### Extracted data
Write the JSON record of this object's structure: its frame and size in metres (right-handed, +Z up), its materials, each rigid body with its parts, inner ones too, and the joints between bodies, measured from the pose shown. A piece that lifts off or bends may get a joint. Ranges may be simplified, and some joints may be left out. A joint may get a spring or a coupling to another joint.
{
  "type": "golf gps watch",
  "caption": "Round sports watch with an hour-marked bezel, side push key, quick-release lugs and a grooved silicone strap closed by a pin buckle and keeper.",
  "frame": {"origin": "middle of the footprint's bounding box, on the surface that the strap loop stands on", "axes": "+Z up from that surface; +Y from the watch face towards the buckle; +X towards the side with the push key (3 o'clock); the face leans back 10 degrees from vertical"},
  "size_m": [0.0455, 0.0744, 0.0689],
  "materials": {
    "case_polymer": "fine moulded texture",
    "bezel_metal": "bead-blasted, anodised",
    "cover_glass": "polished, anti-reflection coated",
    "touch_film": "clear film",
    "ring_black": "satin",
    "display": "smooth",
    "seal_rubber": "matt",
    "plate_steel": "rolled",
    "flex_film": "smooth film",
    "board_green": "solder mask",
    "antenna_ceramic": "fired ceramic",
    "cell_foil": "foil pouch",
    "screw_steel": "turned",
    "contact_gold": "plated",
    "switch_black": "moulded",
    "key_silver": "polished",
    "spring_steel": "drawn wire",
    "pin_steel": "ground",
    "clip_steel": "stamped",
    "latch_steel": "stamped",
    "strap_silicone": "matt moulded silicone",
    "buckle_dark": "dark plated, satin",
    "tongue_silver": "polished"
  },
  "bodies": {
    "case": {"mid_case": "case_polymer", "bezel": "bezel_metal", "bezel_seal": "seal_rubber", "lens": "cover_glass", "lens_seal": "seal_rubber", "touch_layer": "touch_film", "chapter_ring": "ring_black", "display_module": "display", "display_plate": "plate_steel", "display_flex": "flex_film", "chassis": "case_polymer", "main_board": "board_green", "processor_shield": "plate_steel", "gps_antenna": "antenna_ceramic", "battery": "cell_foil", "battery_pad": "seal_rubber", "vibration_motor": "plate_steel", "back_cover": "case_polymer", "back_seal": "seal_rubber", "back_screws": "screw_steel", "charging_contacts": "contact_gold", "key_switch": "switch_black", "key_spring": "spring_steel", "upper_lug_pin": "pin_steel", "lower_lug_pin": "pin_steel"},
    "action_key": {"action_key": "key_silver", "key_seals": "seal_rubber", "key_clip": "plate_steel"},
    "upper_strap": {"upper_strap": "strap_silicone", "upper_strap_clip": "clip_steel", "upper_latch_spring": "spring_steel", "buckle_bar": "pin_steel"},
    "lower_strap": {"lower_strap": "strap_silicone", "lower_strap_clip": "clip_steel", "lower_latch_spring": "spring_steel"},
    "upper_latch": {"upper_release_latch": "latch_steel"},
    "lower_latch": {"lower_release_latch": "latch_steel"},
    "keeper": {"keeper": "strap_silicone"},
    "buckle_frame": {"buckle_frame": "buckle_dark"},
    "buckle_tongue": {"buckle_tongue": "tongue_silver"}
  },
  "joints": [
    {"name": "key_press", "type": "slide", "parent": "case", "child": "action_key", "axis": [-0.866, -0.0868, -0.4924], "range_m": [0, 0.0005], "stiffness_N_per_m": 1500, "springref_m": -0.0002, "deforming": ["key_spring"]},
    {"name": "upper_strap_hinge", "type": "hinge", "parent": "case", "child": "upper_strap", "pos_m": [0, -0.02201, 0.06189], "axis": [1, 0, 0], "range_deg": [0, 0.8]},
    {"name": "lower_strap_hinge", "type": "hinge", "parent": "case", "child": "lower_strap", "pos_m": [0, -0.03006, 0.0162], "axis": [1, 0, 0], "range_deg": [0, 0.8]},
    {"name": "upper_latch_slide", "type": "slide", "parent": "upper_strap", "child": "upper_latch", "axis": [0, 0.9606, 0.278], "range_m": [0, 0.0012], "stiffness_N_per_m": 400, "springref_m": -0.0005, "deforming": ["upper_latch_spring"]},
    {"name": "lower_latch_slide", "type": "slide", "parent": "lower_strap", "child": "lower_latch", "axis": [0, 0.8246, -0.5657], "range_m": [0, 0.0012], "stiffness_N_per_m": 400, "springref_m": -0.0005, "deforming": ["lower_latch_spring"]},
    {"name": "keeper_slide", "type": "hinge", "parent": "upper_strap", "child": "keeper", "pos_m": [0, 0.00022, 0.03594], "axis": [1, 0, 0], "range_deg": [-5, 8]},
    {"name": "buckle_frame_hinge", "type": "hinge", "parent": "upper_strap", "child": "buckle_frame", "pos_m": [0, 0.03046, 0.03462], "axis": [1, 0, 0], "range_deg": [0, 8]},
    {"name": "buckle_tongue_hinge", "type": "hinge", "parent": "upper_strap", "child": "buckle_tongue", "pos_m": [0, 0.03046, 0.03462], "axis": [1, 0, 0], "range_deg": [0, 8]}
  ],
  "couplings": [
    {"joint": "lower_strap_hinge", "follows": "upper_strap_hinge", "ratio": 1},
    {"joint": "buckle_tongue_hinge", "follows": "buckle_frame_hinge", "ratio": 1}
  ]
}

--

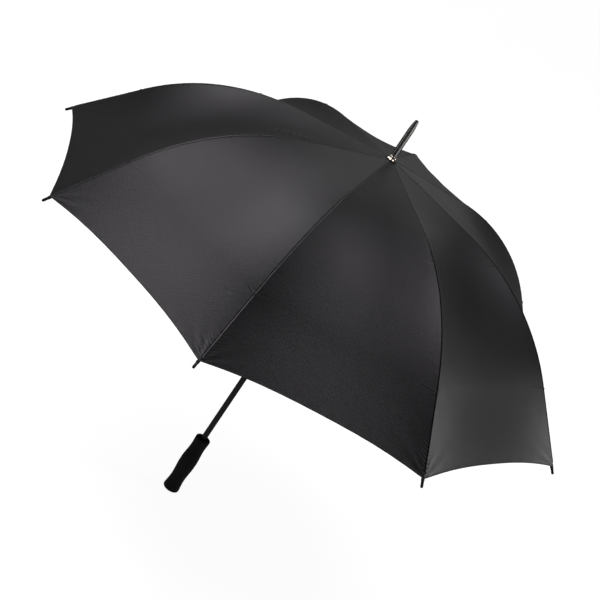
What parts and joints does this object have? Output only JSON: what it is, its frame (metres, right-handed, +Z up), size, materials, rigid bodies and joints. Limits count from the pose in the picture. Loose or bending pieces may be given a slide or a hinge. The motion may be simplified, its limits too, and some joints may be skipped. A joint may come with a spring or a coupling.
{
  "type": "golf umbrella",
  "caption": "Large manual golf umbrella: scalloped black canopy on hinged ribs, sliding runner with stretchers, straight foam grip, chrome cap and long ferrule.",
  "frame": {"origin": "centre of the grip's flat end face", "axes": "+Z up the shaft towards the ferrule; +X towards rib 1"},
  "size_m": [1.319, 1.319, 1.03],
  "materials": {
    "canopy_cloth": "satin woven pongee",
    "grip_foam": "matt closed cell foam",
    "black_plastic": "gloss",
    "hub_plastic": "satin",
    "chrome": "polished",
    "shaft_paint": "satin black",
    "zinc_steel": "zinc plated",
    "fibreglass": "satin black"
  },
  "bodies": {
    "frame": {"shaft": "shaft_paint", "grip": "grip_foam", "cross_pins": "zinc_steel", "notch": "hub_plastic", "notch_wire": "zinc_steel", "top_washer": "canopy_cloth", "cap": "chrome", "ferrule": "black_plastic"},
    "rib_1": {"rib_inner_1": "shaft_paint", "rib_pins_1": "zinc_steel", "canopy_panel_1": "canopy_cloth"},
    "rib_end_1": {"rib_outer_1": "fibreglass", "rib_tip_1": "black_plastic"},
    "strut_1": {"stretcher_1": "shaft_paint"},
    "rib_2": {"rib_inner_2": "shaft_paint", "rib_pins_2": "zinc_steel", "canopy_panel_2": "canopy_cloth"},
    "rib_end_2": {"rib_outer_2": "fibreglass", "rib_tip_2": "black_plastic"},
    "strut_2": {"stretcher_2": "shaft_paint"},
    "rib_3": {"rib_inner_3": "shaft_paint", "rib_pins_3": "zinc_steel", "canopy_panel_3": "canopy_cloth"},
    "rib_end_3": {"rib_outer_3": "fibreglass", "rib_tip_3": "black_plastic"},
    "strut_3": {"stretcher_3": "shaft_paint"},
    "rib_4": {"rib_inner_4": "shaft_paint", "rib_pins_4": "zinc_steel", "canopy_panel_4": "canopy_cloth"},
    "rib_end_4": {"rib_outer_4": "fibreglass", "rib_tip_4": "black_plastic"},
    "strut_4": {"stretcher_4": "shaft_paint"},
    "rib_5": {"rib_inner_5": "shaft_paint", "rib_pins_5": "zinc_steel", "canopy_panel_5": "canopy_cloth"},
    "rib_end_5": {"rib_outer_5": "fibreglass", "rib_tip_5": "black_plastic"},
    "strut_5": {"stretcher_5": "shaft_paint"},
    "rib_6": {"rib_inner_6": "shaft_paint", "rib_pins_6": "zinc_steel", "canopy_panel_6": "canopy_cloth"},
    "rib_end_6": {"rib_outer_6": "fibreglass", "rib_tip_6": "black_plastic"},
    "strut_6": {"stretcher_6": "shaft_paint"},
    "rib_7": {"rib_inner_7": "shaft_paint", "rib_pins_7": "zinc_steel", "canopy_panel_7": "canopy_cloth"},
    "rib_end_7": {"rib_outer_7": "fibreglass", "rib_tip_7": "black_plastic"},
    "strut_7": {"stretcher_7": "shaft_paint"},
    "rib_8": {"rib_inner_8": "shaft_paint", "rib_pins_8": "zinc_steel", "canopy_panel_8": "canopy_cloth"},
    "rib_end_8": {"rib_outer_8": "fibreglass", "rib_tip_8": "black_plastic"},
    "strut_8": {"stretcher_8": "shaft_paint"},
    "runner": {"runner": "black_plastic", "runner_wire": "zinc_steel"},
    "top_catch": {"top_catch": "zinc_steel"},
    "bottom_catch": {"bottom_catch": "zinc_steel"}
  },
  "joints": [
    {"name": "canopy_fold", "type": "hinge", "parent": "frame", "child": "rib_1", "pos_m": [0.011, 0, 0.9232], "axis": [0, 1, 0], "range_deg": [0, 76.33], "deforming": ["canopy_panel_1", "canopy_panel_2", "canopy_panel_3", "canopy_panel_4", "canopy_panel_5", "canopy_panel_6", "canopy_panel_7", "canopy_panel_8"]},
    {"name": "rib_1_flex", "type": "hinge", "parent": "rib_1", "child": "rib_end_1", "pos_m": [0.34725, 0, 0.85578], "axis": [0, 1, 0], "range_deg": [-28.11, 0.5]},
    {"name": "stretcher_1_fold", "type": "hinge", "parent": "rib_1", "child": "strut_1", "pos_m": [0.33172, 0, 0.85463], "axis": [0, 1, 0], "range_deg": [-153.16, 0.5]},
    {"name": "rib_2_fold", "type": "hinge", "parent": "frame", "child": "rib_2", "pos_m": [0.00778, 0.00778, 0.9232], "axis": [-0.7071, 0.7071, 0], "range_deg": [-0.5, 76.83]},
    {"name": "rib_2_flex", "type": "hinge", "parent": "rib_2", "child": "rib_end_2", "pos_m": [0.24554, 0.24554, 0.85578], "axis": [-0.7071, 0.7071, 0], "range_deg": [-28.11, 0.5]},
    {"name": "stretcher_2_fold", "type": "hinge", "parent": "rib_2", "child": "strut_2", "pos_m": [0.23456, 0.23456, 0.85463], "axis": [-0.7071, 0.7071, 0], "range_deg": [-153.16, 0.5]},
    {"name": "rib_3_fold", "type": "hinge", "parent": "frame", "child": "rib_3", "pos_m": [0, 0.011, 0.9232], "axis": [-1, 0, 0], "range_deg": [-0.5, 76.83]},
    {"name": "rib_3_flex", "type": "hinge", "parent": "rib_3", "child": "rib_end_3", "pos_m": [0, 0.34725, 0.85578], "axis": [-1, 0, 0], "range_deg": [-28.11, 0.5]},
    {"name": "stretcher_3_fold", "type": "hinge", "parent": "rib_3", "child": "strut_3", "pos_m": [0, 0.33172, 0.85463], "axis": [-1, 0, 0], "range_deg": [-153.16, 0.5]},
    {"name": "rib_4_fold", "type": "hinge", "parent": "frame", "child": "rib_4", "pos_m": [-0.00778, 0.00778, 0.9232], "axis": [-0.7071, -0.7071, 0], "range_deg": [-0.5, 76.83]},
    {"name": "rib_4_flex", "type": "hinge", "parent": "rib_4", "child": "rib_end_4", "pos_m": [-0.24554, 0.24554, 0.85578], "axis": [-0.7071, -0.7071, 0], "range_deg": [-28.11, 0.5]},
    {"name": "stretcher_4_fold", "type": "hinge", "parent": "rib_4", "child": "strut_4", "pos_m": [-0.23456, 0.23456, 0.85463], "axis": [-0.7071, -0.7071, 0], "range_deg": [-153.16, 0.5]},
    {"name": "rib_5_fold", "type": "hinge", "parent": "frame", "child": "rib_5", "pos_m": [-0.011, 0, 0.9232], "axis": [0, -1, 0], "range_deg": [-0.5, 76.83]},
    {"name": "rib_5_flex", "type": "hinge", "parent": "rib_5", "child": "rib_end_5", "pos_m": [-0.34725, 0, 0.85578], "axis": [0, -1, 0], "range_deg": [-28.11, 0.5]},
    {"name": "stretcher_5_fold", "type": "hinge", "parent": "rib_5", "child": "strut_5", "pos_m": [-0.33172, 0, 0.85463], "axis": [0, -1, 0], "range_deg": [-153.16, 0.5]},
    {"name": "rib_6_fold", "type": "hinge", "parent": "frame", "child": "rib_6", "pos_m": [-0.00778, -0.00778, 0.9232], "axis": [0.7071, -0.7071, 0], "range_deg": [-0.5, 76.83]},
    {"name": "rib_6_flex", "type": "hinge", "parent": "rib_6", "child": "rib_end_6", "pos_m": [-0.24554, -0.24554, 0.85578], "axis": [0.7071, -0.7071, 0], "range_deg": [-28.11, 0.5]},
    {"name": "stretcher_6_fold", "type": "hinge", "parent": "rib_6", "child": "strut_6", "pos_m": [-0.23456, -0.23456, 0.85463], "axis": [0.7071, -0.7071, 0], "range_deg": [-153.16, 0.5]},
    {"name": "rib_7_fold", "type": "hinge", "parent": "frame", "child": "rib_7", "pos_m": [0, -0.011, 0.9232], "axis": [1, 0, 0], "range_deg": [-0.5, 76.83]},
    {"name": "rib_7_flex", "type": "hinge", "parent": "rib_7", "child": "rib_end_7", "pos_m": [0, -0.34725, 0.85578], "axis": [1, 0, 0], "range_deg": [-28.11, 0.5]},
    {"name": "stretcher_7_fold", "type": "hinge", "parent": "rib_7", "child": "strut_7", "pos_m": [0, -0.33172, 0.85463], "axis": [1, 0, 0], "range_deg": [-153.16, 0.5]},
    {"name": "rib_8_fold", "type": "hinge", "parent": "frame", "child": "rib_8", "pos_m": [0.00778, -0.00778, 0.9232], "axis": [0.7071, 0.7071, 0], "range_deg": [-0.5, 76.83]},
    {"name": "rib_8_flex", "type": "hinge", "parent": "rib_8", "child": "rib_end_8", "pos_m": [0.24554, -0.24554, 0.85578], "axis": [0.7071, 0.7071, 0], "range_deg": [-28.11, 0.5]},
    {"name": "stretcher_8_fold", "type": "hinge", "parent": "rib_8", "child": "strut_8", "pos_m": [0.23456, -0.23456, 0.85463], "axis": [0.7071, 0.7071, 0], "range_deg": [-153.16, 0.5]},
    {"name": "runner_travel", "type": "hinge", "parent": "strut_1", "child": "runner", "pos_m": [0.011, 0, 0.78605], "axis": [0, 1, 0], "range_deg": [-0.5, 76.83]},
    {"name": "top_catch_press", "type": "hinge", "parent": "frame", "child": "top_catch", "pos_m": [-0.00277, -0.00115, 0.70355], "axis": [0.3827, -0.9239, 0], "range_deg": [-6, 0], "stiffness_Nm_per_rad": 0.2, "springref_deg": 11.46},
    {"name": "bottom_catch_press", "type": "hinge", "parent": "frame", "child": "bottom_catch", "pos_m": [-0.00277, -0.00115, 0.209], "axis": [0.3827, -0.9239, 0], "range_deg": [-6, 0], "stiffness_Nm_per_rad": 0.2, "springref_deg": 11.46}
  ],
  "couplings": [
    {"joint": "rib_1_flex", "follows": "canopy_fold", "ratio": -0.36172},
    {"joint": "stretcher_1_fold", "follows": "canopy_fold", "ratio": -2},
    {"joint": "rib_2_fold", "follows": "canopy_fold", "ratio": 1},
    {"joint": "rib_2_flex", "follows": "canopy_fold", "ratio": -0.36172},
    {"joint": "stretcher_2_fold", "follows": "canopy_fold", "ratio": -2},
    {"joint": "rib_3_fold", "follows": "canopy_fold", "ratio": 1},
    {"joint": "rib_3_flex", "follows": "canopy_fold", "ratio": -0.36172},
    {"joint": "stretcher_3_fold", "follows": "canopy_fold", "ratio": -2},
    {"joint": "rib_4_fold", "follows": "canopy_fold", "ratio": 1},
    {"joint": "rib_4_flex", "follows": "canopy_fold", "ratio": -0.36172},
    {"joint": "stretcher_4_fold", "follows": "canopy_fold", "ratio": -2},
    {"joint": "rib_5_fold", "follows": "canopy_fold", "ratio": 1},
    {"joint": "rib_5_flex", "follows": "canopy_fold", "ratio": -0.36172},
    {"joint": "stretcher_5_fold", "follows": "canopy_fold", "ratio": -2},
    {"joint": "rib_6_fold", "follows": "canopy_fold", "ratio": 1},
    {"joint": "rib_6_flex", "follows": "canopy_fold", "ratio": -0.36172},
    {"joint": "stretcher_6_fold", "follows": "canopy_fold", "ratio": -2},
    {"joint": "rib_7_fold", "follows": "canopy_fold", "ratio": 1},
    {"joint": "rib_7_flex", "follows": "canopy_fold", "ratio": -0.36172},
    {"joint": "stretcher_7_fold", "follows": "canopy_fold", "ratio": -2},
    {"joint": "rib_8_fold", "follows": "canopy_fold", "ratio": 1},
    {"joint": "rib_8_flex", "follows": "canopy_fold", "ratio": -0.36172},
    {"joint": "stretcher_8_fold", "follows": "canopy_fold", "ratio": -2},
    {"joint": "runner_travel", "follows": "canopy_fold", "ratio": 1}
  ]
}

* * *

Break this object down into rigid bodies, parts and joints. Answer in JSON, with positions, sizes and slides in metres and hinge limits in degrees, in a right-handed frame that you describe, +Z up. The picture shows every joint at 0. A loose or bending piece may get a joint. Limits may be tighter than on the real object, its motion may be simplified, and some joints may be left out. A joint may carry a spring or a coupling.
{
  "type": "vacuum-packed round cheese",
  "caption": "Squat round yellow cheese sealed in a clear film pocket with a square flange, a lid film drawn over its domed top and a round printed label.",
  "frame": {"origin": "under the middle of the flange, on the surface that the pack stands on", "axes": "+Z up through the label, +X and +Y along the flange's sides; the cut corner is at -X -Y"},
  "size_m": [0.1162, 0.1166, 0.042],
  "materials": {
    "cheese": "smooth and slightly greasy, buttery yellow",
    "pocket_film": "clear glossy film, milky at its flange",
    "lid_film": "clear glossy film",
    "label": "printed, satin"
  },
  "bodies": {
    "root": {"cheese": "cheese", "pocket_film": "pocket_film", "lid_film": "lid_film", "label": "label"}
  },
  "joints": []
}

### Stated task
Locate each line with the word "picture" and copy it.

### Response to this exercise
What parts and joints does this object have? Output only JSON: what it is, its frame (metres, right-handed, +Z up), size, materials, rigid bodies and joints. Limits count from the pose in the picture. Loose or bending pieces may be given a slide or a hinge. The motion may be simplified, its limits too, and some joints may be skipped. A joint may come with a spring or a coupling.
Break this object down into rigid bodies, parts and joints. Answer in JSON, with positions, sizes and slides in metres and hinge limits in degrees, in a right-handed frame that you describe, +Z up. The picture shows every joint at 0. A loose or bending piece may get a joint. Limits may be tighter than on the real object, its motion may be simplified, and some joints may be left out. A joint may carry a spring or a coupling.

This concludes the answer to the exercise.